++++ Source records
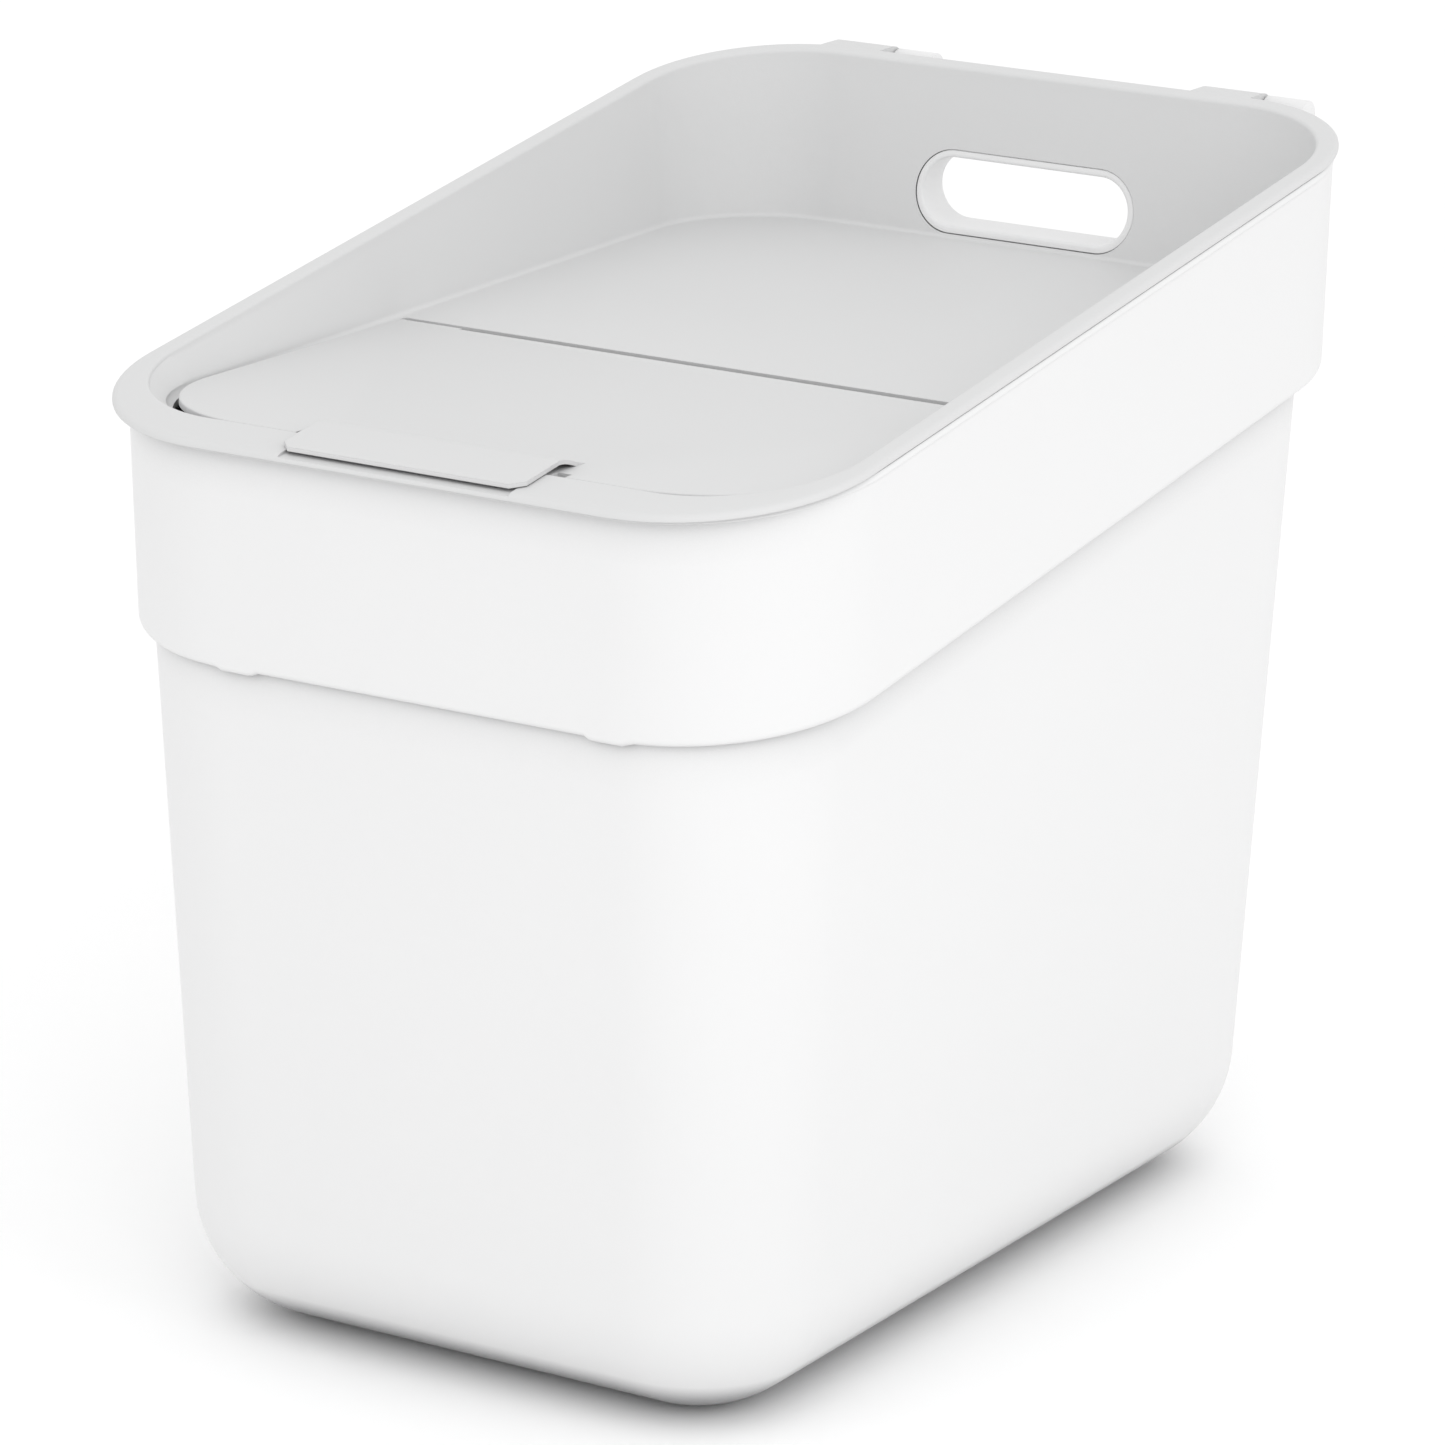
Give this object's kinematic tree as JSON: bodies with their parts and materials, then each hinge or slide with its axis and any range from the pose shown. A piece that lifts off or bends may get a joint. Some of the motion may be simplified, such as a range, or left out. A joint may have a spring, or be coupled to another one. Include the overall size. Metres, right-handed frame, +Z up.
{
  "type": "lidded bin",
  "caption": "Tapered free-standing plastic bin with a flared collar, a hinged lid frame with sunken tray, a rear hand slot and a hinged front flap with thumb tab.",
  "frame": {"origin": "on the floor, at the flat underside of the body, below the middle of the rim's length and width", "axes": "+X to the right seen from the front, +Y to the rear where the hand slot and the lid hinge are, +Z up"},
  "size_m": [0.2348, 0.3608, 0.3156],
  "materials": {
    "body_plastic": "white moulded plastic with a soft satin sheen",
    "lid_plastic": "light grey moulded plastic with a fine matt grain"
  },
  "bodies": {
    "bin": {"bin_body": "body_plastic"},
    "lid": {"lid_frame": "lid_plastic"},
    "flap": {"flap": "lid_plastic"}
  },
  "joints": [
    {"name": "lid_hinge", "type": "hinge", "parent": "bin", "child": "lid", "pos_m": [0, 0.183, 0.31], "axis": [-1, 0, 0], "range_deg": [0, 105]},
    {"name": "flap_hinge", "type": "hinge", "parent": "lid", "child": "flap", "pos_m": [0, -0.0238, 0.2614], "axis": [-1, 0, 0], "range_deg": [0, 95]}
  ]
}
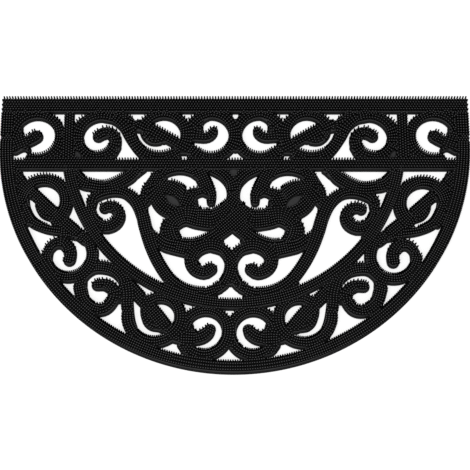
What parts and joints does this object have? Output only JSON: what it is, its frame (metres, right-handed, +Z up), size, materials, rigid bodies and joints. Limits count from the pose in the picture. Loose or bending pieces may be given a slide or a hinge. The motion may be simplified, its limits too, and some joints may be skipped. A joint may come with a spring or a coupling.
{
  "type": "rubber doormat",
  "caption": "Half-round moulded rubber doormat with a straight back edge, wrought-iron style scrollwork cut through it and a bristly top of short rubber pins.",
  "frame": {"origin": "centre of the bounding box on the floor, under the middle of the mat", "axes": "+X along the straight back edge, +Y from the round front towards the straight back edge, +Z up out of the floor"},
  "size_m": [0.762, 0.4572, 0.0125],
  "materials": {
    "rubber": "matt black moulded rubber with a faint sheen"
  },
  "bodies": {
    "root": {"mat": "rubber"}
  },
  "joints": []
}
++++++++
++++ Source records
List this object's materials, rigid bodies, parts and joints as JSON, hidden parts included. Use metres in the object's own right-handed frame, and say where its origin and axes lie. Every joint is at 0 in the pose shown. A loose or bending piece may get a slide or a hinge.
++++++++
++++ Source records
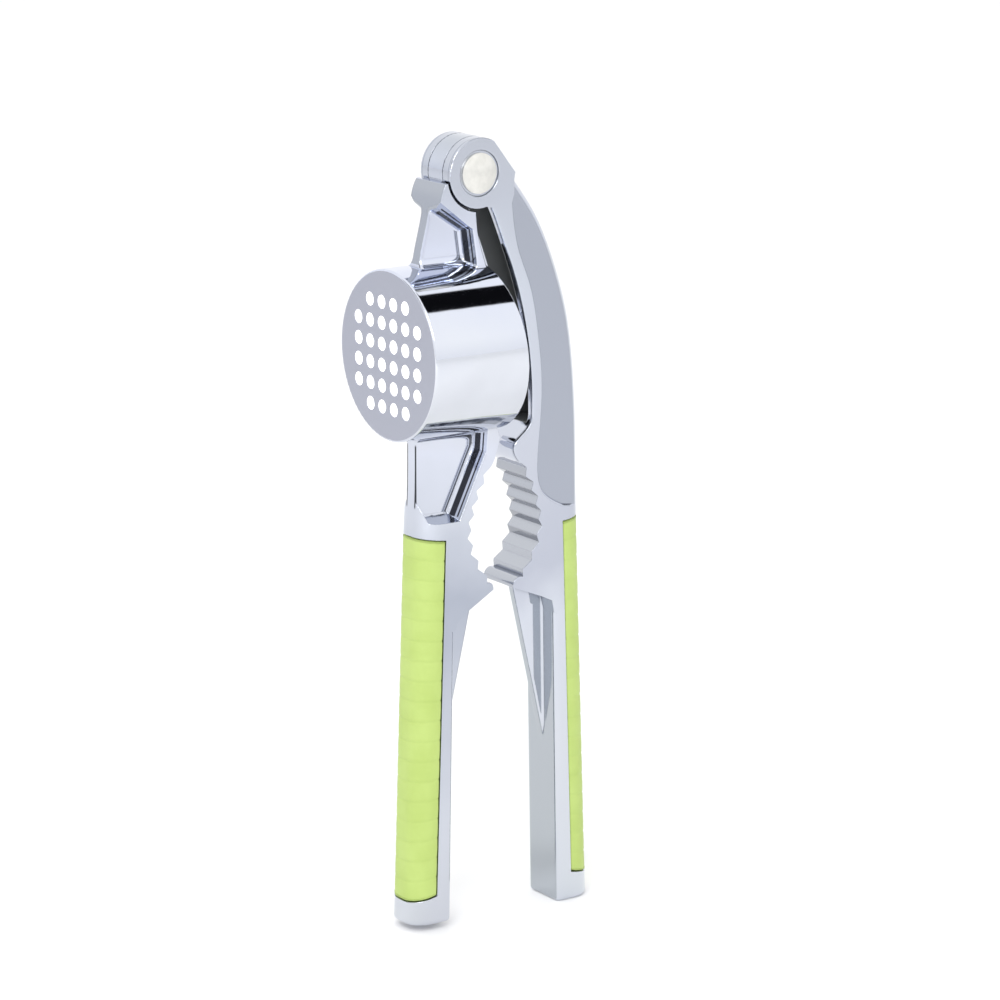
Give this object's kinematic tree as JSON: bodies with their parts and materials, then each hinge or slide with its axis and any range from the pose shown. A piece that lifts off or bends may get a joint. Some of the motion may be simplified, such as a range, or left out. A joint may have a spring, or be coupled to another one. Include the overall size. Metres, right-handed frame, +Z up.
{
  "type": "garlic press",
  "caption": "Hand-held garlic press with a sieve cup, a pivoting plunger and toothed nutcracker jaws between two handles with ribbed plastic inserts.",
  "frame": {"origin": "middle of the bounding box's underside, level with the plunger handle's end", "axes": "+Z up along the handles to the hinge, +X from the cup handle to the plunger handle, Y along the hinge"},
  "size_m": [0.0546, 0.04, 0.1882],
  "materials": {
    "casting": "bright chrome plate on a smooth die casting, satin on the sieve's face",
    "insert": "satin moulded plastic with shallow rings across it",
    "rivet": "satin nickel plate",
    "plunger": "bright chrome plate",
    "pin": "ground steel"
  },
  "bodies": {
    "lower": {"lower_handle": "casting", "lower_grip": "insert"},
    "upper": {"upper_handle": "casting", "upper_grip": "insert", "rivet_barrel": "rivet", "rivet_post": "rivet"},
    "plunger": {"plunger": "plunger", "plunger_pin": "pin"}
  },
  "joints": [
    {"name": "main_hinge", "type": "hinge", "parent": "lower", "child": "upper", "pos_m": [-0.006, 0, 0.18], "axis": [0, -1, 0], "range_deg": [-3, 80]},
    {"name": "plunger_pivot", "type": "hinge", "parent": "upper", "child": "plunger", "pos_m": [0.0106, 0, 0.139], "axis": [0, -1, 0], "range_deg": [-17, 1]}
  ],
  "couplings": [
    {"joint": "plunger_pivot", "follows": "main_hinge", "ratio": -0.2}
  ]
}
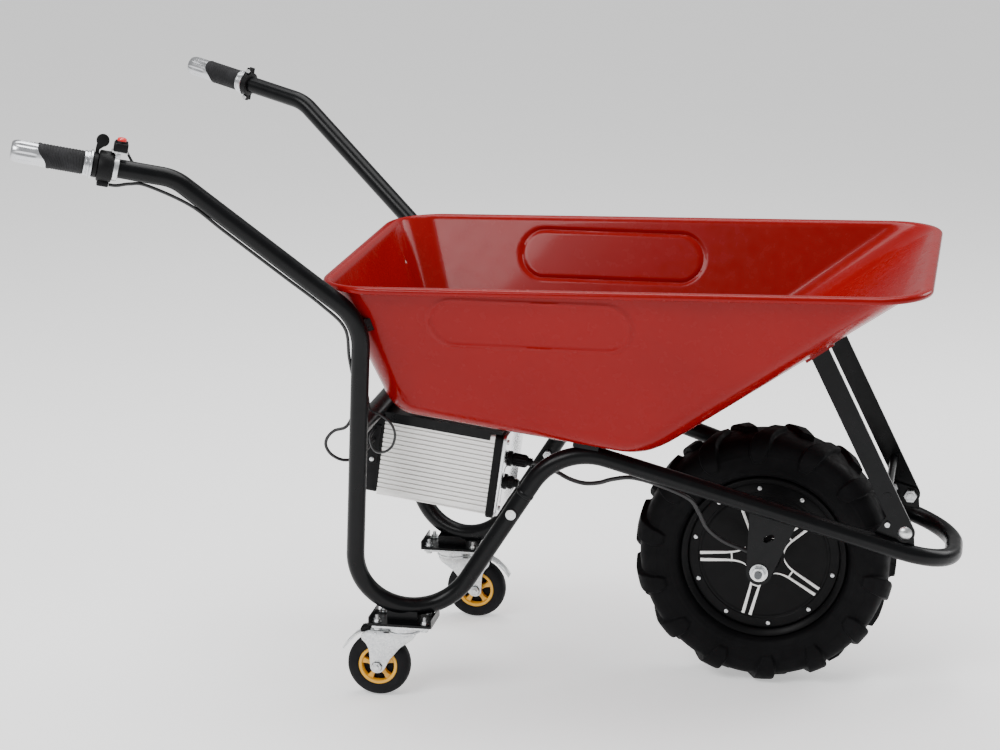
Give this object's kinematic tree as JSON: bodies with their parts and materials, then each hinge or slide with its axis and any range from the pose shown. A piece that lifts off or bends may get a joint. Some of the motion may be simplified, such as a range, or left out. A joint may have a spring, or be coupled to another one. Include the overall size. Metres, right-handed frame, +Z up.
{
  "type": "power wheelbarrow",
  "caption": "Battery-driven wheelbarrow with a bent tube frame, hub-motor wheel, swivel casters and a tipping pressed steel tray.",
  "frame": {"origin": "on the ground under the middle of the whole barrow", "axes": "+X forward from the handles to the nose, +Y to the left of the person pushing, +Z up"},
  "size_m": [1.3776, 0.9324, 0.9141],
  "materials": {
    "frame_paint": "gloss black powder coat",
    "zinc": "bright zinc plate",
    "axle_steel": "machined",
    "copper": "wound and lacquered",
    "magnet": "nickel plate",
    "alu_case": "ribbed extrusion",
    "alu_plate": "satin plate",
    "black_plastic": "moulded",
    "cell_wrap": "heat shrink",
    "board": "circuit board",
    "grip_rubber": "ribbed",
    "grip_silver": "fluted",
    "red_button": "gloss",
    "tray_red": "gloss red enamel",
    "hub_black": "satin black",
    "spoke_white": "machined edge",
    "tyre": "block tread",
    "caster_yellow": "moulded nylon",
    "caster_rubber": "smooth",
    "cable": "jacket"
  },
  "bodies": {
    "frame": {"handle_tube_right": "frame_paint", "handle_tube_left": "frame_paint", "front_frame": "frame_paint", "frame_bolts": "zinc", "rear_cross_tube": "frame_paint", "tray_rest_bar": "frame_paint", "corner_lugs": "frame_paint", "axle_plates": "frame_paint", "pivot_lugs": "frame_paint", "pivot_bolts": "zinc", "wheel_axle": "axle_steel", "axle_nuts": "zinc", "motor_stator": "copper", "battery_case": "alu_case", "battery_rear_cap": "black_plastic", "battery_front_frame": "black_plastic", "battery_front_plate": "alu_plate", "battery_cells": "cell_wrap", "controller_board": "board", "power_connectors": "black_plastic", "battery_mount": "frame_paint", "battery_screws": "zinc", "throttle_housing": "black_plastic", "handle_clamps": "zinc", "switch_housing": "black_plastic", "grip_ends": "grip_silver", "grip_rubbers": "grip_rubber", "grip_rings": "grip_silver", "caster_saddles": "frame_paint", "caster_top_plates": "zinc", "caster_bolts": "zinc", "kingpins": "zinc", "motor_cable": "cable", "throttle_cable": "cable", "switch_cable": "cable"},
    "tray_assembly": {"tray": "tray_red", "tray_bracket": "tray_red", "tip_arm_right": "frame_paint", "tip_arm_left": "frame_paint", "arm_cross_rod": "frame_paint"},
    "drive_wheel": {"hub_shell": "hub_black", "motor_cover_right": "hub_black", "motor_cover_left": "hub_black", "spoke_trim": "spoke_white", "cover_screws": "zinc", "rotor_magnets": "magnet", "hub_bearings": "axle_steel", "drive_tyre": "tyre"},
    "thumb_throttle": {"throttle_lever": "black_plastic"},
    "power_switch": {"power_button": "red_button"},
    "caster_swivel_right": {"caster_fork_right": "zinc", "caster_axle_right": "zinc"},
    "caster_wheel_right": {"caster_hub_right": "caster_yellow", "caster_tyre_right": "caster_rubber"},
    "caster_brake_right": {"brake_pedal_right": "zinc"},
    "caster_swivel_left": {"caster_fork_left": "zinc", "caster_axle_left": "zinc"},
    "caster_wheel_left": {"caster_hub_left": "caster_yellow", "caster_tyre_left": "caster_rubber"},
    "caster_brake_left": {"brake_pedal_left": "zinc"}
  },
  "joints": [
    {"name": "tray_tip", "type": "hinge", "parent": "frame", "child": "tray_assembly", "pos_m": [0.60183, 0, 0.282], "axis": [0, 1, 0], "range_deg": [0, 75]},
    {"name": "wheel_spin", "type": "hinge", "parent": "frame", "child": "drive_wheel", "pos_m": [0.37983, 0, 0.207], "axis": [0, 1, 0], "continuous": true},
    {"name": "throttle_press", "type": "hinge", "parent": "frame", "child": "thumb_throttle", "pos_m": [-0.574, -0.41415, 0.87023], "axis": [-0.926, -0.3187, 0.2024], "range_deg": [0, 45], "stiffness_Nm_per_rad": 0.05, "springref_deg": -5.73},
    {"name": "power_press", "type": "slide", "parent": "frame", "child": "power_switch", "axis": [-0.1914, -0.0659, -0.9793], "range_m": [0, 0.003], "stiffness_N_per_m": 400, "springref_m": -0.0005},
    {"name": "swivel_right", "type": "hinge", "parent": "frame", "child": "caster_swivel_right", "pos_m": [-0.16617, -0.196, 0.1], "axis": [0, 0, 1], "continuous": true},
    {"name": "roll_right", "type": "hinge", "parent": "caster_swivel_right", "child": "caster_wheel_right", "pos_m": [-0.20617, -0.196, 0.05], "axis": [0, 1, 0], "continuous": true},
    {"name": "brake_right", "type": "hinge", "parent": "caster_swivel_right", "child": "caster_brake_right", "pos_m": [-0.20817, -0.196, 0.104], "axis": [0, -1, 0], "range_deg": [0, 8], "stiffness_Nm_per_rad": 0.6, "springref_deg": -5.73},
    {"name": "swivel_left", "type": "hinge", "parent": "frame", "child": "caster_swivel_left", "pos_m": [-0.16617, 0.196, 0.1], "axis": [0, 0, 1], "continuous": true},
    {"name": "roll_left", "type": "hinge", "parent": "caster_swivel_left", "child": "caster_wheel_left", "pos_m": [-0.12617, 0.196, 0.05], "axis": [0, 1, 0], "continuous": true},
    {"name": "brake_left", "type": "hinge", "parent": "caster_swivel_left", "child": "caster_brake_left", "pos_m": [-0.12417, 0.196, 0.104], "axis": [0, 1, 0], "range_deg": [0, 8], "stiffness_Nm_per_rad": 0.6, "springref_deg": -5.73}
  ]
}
++++++++
■ Brief:
Copy each line of the listing that includes "axes".

■ Answer to the task:
  "frame": {"origin": "on the floor, at the flat underside of the body, below the middle of the rim's length and width", "axes": "+X to the right seen from the front, +Y to the rear where the hand slot and the lid hinge are, +Z up"},
  "frame": {"origin": "centre of the bounding box on the floor, under the middle of the mat", "axes": "+X along the straight back edge, +Y from the round front towards the straight back edge, +Z up out of the floor"},
List this object's materials, rigid bodies, parts and joints as JSON, hidden parts included. Use metres in the object's own right-handed frame, and say where its origin and axes lie. Every joint is at 0 in the pose shown. A loose or bending piece may get a slide or a hinge.
  "frame": {"origin": "middle of the bounding box's underside, level with the plunger handle's end", "axes": "+Z up along the handles to the hinge, +X from the cup handle to the plunger handle, Y along the hinge"},
  "frame": {"origin": "on the ground under the middle of the whole barrow", "axes": "+X forward from the handles to the nose, +Y to the left of the person pushing, +Z up"},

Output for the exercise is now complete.